## Instructions to follow
Filter the data for lines with the word "which", then copy every line so identified.

# Start of Material provided

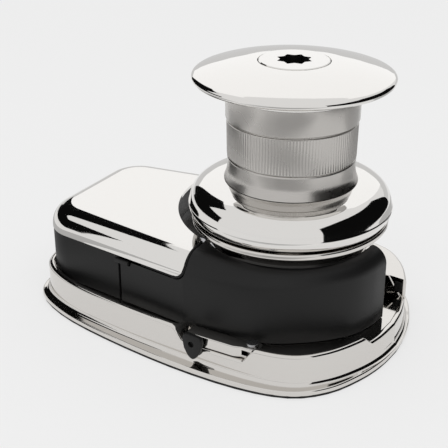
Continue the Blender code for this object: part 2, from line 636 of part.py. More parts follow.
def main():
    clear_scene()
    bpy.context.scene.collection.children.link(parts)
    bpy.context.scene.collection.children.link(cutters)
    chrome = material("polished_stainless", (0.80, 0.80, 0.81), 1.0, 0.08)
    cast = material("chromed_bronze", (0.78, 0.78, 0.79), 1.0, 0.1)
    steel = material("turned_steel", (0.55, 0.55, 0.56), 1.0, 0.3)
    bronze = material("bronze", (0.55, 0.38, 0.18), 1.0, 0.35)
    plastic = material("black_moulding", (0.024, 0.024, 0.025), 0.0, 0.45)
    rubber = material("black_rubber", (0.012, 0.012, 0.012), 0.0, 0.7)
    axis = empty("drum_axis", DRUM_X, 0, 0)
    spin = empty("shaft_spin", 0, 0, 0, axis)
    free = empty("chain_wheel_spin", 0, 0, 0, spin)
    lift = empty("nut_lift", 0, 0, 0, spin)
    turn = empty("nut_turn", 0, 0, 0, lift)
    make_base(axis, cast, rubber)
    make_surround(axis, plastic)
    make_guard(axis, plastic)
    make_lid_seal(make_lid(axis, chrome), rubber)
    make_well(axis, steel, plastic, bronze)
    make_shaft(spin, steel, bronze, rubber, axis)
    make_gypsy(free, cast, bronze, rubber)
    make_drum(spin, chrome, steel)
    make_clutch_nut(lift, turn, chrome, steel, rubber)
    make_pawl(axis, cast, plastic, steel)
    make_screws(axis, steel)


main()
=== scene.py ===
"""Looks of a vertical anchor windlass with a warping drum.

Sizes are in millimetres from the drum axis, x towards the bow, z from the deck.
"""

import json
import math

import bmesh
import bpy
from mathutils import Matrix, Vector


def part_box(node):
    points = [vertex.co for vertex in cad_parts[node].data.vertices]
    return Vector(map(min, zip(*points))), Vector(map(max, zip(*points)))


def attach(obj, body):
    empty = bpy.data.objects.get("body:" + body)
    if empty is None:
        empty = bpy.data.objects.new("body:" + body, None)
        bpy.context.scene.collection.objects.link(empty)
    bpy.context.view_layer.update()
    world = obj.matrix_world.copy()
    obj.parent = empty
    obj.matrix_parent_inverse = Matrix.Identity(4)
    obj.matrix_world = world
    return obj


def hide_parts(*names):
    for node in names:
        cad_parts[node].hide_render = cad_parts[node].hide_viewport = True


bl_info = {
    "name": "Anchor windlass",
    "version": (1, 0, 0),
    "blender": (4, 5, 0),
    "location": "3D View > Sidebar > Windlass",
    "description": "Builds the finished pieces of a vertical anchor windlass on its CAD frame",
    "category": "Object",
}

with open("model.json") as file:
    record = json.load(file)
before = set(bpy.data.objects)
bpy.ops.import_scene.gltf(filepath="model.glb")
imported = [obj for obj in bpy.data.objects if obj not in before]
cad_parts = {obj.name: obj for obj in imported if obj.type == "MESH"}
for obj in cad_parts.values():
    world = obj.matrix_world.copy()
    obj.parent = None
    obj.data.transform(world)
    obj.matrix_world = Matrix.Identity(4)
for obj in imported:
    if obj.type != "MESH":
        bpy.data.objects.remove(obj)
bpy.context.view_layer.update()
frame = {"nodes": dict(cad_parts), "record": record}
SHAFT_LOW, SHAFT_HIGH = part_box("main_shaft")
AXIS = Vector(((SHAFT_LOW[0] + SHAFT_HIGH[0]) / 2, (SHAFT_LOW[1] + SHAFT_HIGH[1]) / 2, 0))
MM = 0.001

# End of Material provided
# Start of Material provided

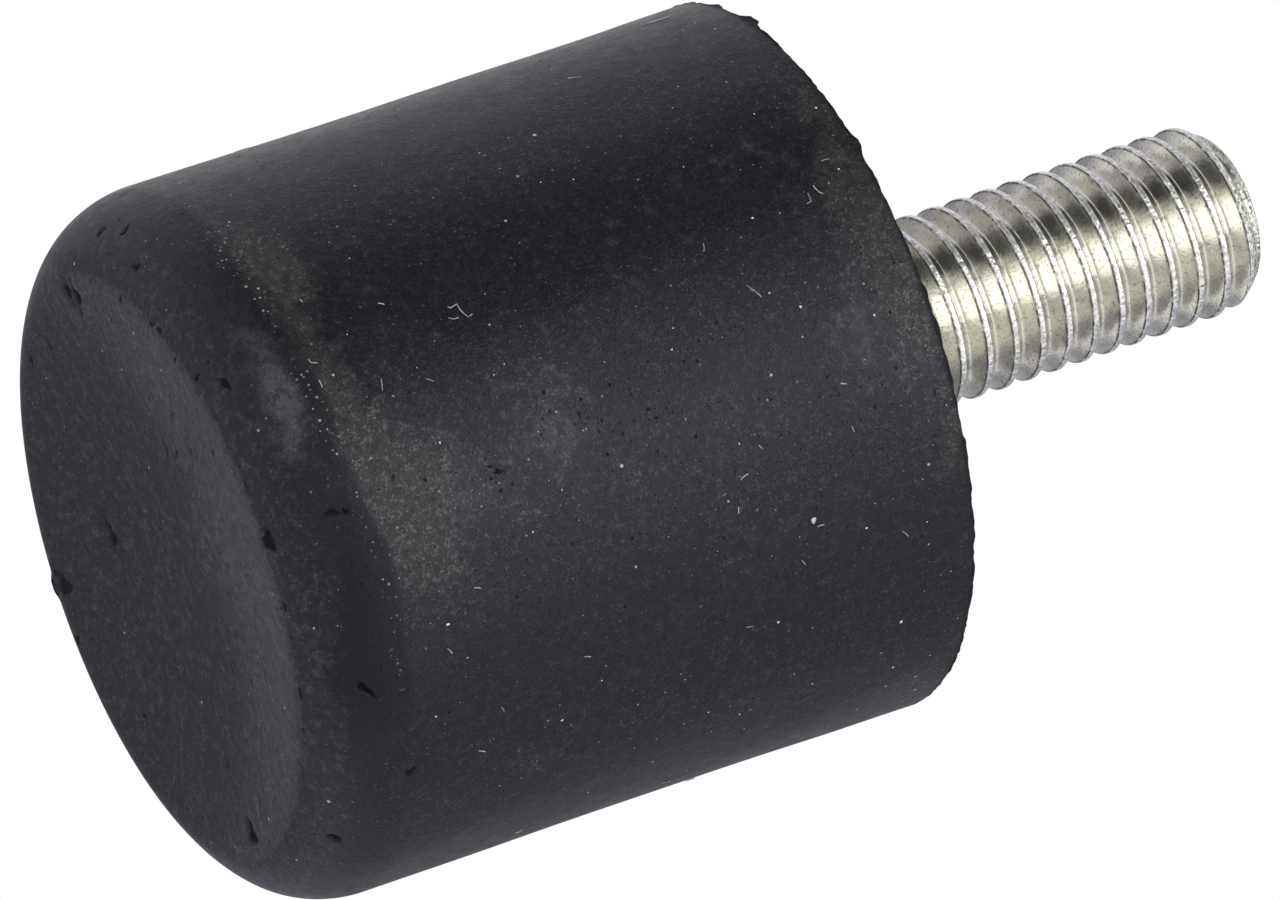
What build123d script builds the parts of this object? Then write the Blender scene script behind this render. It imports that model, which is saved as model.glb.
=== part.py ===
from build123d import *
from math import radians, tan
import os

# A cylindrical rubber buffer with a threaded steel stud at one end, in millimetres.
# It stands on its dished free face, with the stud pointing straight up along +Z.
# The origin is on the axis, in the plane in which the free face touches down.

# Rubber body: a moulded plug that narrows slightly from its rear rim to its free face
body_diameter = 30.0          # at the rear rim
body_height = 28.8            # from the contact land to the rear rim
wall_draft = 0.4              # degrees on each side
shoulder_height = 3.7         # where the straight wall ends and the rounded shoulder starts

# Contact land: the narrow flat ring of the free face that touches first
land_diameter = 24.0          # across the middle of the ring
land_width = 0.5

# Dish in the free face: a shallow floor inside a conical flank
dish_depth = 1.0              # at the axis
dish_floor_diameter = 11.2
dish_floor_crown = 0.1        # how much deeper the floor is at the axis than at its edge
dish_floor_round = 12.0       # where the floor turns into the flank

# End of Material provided
# Start of Material provided

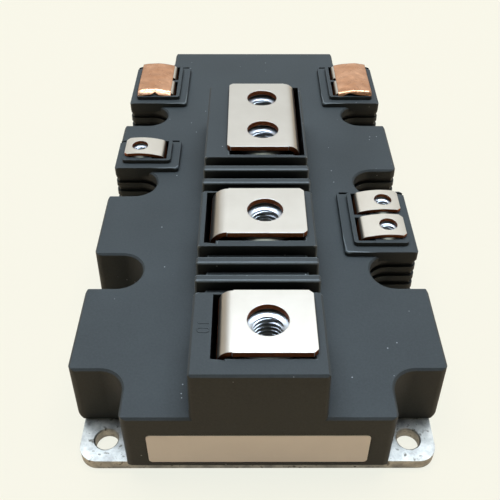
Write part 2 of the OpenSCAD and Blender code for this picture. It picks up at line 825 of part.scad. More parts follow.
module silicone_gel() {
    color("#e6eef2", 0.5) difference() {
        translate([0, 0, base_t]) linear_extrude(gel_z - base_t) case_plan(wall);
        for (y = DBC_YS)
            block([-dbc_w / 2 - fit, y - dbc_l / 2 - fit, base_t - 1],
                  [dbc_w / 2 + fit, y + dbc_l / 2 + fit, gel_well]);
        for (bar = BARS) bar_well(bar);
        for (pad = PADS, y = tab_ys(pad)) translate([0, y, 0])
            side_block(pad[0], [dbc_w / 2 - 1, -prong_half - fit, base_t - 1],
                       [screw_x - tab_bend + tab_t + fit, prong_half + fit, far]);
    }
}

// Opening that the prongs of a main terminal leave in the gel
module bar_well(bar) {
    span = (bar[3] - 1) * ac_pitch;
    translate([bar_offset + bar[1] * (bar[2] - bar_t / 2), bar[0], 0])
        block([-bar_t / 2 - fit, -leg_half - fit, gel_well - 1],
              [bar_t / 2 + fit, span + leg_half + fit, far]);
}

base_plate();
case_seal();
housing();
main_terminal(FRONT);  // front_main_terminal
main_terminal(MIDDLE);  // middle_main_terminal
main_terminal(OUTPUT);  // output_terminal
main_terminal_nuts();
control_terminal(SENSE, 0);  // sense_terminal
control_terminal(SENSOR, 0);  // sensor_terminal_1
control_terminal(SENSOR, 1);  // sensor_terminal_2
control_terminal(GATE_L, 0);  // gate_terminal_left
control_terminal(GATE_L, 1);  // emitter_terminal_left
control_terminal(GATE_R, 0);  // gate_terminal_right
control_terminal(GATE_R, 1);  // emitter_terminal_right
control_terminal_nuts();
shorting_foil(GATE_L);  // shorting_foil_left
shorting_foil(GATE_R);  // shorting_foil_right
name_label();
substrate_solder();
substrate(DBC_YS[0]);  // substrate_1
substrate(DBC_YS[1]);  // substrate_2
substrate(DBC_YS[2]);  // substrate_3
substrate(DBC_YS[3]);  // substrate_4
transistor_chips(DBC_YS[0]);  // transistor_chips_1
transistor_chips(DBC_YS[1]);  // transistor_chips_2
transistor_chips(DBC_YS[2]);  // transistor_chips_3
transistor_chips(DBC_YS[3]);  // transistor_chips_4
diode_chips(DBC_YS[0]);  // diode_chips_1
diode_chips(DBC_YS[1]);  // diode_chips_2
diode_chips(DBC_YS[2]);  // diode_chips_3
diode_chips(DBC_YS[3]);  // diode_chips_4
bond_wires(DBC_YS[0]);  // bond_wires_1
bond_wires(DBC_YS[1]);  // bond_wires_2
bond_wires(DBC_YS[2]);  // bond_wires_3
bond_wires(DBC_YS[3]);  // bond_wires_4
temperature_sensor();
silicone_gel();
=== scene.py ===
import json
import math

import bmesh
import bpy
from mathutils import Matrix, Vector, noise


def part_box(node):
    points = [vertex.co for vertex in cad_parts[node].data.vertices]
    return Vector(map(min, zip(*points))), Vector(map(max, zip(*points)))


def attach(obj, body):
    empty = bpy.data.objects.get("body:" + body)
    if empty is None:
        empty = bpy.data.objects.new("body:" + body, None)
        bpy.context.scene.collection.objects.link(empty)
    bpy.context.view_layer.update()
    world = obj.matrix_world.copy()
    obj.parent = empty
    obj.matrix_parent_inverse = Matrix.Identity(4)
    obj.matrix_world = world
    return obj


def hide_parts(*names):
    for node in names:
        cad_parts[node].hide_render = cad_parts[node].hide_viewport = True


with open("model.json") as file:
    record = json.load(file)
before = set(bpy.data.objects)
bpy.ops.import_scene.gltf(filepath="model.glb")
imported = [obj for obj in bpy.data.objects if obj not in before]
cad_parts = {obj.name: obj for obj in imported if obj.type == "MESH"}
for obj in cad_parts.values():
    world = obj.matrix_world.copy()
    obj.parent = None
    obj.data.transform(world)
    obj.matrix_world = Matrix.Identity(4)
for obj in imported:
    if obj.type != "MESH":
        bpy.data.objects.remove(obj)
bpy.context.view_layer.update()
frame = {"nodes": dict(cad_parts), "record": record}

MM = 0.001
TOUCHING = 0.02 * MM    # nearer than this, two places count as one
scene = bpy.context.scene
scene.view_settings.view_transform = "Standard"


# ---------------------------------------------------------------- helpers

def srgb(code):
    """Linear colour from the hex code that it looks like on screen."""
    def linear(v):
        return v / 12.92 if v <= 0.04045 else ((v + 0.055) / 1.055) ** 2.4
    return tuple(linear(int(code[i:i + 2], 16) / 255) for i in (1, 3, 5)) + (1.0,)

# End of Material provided

## Reply to the task
What build123d script builds the parts of this object? Then write the Blender scene script behind this render. It imports that model, which is saved as model.glb.
# The origin is on the axis, in the plane in which the free face touches down.